====== Records to process
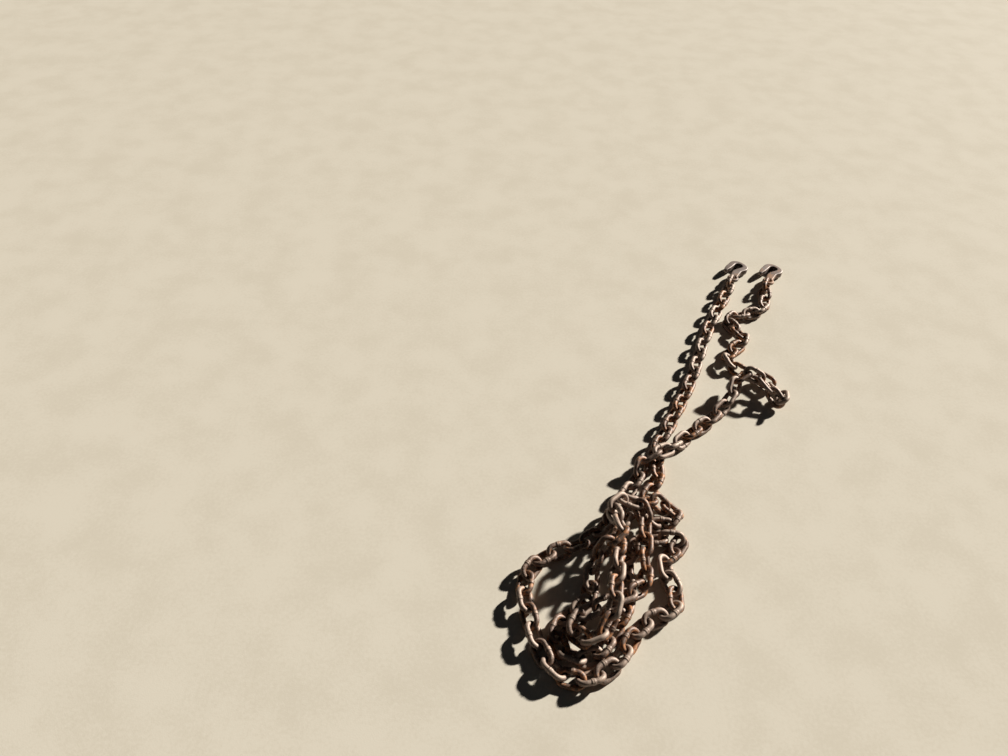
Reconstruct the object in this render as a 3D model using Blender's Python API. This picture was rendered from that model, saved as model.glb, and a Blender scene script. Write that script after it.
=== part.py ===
"""Heap of steel chain: one long rusted chain with a grab hook at each end.

The chain lies on the floor from the left hook down to a heap, winds through the heap and comes
back up to the right hook. The links are laid along a hand-drawn route, lowered onto the floor and
onto one another, and nudged apart until every bar is clear of the next one.

The part's frame: +Z up, the floor at Z = 0, +Y from the heap towards the hooks, and the origin
under the middle of the whole part. All lengths are in metres.
"""
import math
import random

import bmesh
import bpy
import numpy as np
from mathutils import Matrix

# Link sizes
BAR_DIAMETER = 0.0100
INSIDE_LENGTH = 0.0350
INSIDE_WIDTH = 0.0156

# Chain: its links are joined in short runs, each run one solid
LEFT_STRAND_LINKS = 21
HEAP_LINKS = 84
RIGHT_STRAND_LINKS = 33
LINKS_PER_RUN = 3

# Clearance between solids, clearance over the floor, and how deep a run's links sink together
CLEARANCE = 0.0003
FLOOR_CLEARANCE = 0.0001
RUN_WELD = 0.0009

# Grab hook sizes, and the way its eye points along the floor
HOOK_THICKNESS = 0.0170
HOOK_LENGTH = 0.0635
HOOK_NECK_WIDTH = 0.0210
HOOK_ARM_WIDTH = 0.0170
HOOK_BOWL_WIDTH = 0.0105
HOOK_PRONG_WIDTH = 0.0160
HOOK_TIP_WIDTH = 0.0050
HOOK_PRONG_LENGTH = 0.0460
THROAT_BOTTOM_WIDTH = 0.0210
THROAT_MOUTH_WIDTH = 0.0120
THROAT_TAPER_LENGTH = 0.0260
THROAT_SLANT = math.radians(25.5)
HOOK_EDGE_BEVEL = 0.0020
EYE_BAR_DIAMETER = 0.0085
EYE_HOLE_DIAMETER = 0.0135
HOOK_HEADING = math.radians(65.5)

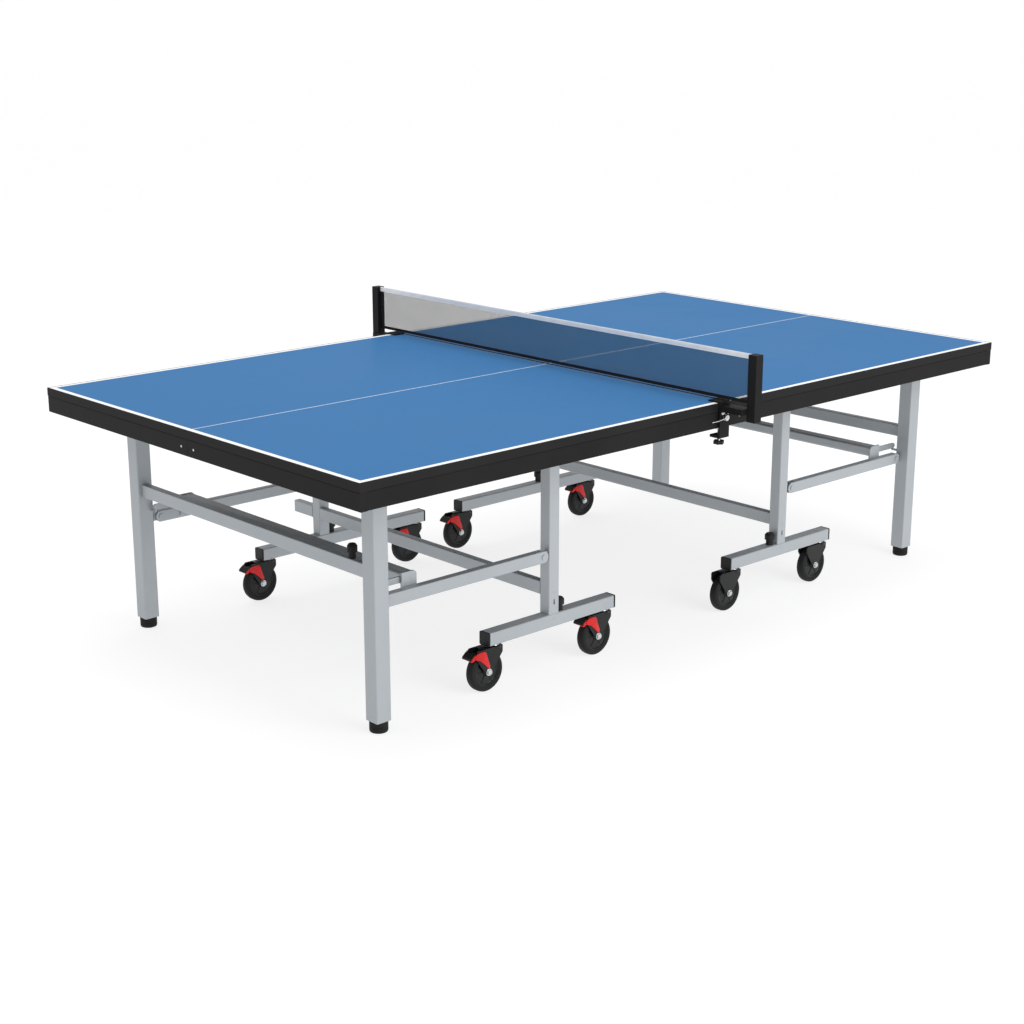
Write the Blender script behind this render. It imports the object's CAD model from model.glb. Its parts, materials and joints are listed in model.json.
# %% [markdown]
# # A rolling table tennis table
# The frame comes packed from the CAD part: two rolling halves, their folding linkage, the
# casters and the net's clamps, each in its place. This script keeps that frame as it is. It
# gives every CAD piece a finish, adds the small turned and moulded pieces that the frame only
# stands in for, and weaves the net. The printed lines say what each cell made.

# %% Load the frame
import json
import math

import bmesh
import bpy
from mathutils import Matrix, Vector


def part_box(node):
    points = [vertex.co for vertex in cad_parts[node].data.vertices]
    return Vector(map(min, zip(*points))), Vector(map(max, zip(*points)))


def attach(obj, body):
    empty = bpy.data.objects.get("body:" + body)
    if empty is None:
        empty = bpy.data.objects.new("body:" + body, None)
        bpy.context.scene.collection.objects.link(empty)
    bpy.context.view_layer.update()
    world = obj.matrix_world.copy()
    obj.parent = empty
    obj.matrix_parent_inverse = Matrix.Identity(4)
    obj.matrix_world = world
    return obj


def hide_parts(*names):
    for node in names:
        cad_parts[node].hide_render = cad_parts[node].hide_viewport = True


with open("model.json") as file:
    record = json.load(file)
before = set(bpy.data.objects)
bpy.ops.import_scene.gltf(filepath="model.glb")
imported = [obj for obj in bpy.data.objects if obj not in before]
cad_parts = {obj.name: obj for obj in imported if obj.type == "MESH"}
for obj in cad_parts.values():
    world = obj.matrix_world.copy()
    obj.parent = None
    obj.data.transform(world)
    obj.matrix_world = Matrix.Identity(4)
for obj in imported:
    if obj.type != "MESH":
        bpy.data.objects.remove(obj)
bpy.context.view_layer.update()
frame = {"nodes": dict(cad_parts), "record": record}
nodes = frame["nodes"]

# %% [markdown]
# The camera stands off the near corner of the left half, a little above the playing surface,
# and looks along the diagonal. A long lens keeps the legs almost parallel. Setting it before
# anything is modelled means that every later choice can be checked from the same place.

# %% Camera
scene = bpy.context.scene
camera_data = bpy.data.cameras.new("camera")
camera_data.lens = 63.6
camera_data.sensor_width = 36
camera = bpy.data.objects.new("camera", camera_data)
scene.collection.objects.link(camera)
scene.camera = camera
yaw = math.radians(47.24)
pitch = math.radians(15.93)
level = math.cos(pitch)
heading = Vector((math.cos(yaw) * level, math.sin(yaw) * level, -math.sin(pitch)))
camera.location = (-3.980, -4.132, 1.900)
camera.rotation_euler = heading.to_track_quat("-Z", "Y").to_euler()
print("camera at", [round(v, 2) for v in camera.location], "lens", camera_data.lens, "mm")

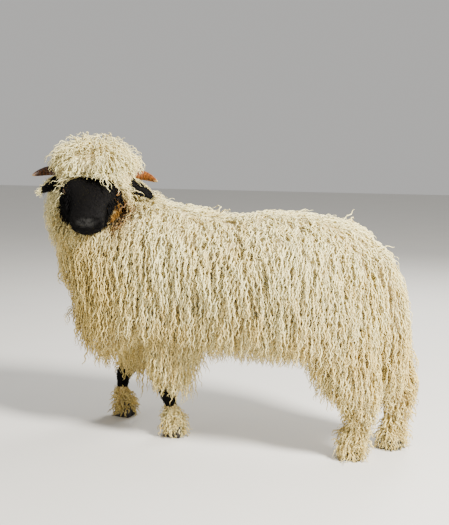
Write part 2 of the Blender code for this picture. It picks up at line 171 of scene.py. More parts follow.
============
## Written exercise
From the listing above, extract all records word for word.

## Answer in full
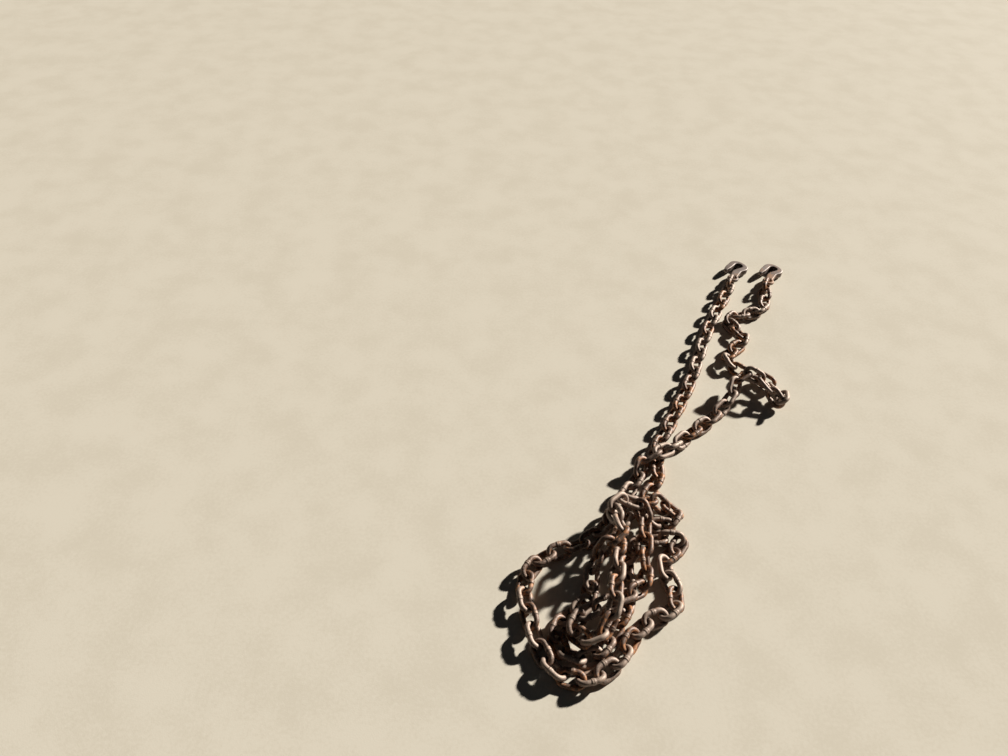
Reconstruct the object in this render as a 3D model using Blender's Python API. This picture was rendered from that model, saved as model.glb, and a Blender scene script. Write that script after it.
=== part.py ===
"""Heap of steel chain: one long rusted chain with a grab hook at each end.

The chain lies on the floor from the left hook down to a heap, winds through the heap and comes
back up to the right hook. The links are laid along a hand-drawn route, lowered onto the floor and
onto one another, and nudged apart until every bar is clear of the next one.

The part's frame: +Z up, the floor at Z = 0, +Y from the heap towards the hooks, and the origin
under the middle of the whole part. All lengths are in metres.
"""
import math
import random

import bmesh
import bpy
import numpy as np
from mathutils import Matrix

# Link sizes
BAR_DIAMETER = 0.0100
INSIDE_LENGTH = 0.0350
INSIDE_WIDTH = 0.0156

# Chain: its links are joined in short runs, each run one solid
LEFT_STRAND_LINKS = 21
HEAP_LINKS = 84
RIGHT_STRAND_LINKS = 33
LINKS_PER_RUN = 3

# Clearance between solids, clearance over the floor, and how deep a run's links sink together
CLEARANCE = 0.0003
FLOOR_CLEARANCE = 0.0001
RUN_WELD = 0.0009

# Grab hook sizes, and the way its eye points along the floor
HOOK_THICKNESS = 0.0170
HOOK_LENGTH = 0.0635
HOOK_NECK_WIDTH = 0.0210
HOOK_ARM_WIDTH = 0.0170
HOOK_BOWL_WIDTH = 0.0105
HOOK_PRONG_WIDTH = 0.0160
HOOK_TIP_WIDTH = 0.0050
HOOK_PRONG_LENGTH = 0.0460
THROAT_BOTTOM_WIDTH = 0.0210
THROAT_MOUTH_WIDTH = 0.0120
THROAT_TAPER_LENGTH = 0.0260
THROAT_SLANT = math.radians(25.5)
HOOK_EDGE_BEVEL = 0.0020
EYE_BAR_DIAMETER = 0.0085
EYE_HOLE_DIAMETER = 0.0135
HOOK_HEADING = math.radians(65.5)

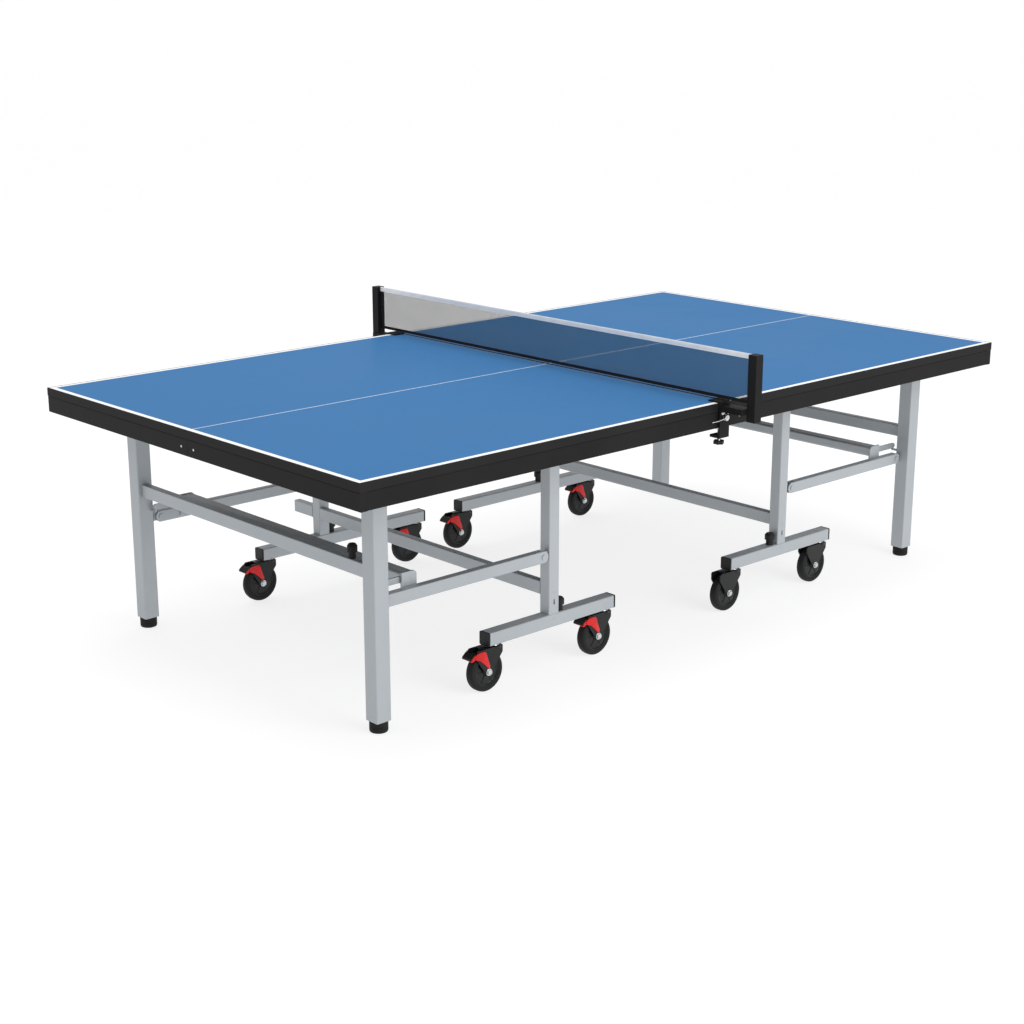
Write the Blender script behind this render. It imports the object's CAD model from model.glb. Its parts, materials and joints are listed in model.json.
# %% [markdown]
# # A rolling table tennis table
# The frame comes packed from the CAD part: two rolling halves, their folding linkage, the
# casters and the net's clamps, each in its place. This script keeps that frame as it is. It
# gives every CAD piece a finish, adds the small turned and moulded pieces that the frame only
# stands in for, and weaves the net. The printed lines say what each cell made.

# %% Load the frame
import json
import math

import bmesh
import bpy
from mathutils import Matrix, Vector


def part_box(node):
    points = [vertex.co for vertex in cad_parts[node].data.vertices]
    return Vector(map(min, zip(*points))), Vector(map(max, zip(*points)))


def attach(obj, body):
    empty = bpy.data.objects.get("body:" + body)
    if empty is None:
        empty = bpy.data.objects.new("body:" + body, None)
        bpy.context.scene.collection.objects.link(empty)
    bpy.context.view_layer.update()
    world = obj.matrix_world.copy()
    obj.parent = empty
    obj.matrix_parent_inverse = Matrix.Identity(4)
    obj.matrix_world = world
    return obj


def hide_parts(*names):
    for node in names:
        cad_parts[node].hide_render = cad_parts[node].hide_viewport = True


with open("model.json") as file:
    record = json.load(file)
before = set(bpy.data.objects)
bpy.ops.import_scene.gltf(filepath="model.glb")
imported = [obj for obj in bpy.data.objects if obj not in before]
cad_parts = {obj.name: obj for obj in imported if obj.type == "MESH"}
for obj in cad_parts.values():
    world = obj.matrix_world.copy()
    obj.parent = None
    obj.data.transform(world)
    obj.matrix_world = Matrix.Identity(4)
for obj in imported:
    if obj.type != "MESH":
        bpy.data.objects.remove(obj)
bpy.context.view_layer.update()
frame = {"nodes": dict(cad_parts), "record": record}
nodes = frame["nodes"]

# %% [markdown]
# The camera stands off the near corner of the left half, a little above the playing surface,
# and looks along the diagonal. A long lens keeps the legs almost parallel. Setting it before
# anything is modelled means that every later choice can be checked from the same place.

# %% Camera
scene = bpy.context.scene
camera_data = bpy.data.cameras.new("camera")
camera_data.lens = 63.6
camera_data.sensor_width = 36
camera = bpy.data.objects.new("camera", camera_data)
scene.collection.objects.link(camera)
scene.camera = camera
yaw = math.radians(47.24)
pitch = math.radians(15.93)
level = math.cos(pitch)
heading = Vector((math.cos(yaw) * level, math.sin(yaw) * level, -math.sin(pitch)))
camera.location = (-3.980, -4.132, 1.900)
camera.rotation_euler = heading.to_track_quat("-Z", "Y").to_euler()
print("camera at", [round(v, 2) for v in camera.location], "lens", camera_data.lens, "mm")

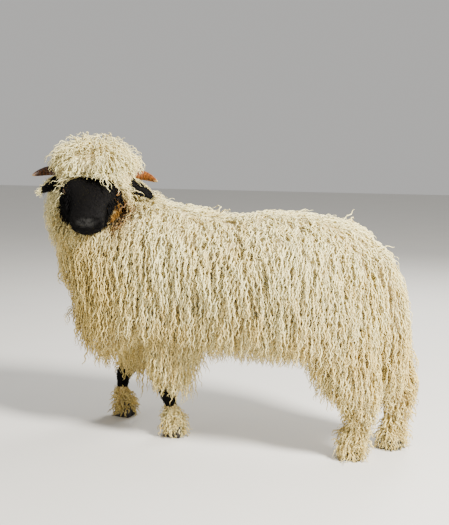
Write part 2 of the Blender code for this picture. It picks up at line 171 of scene.py. More parts follow.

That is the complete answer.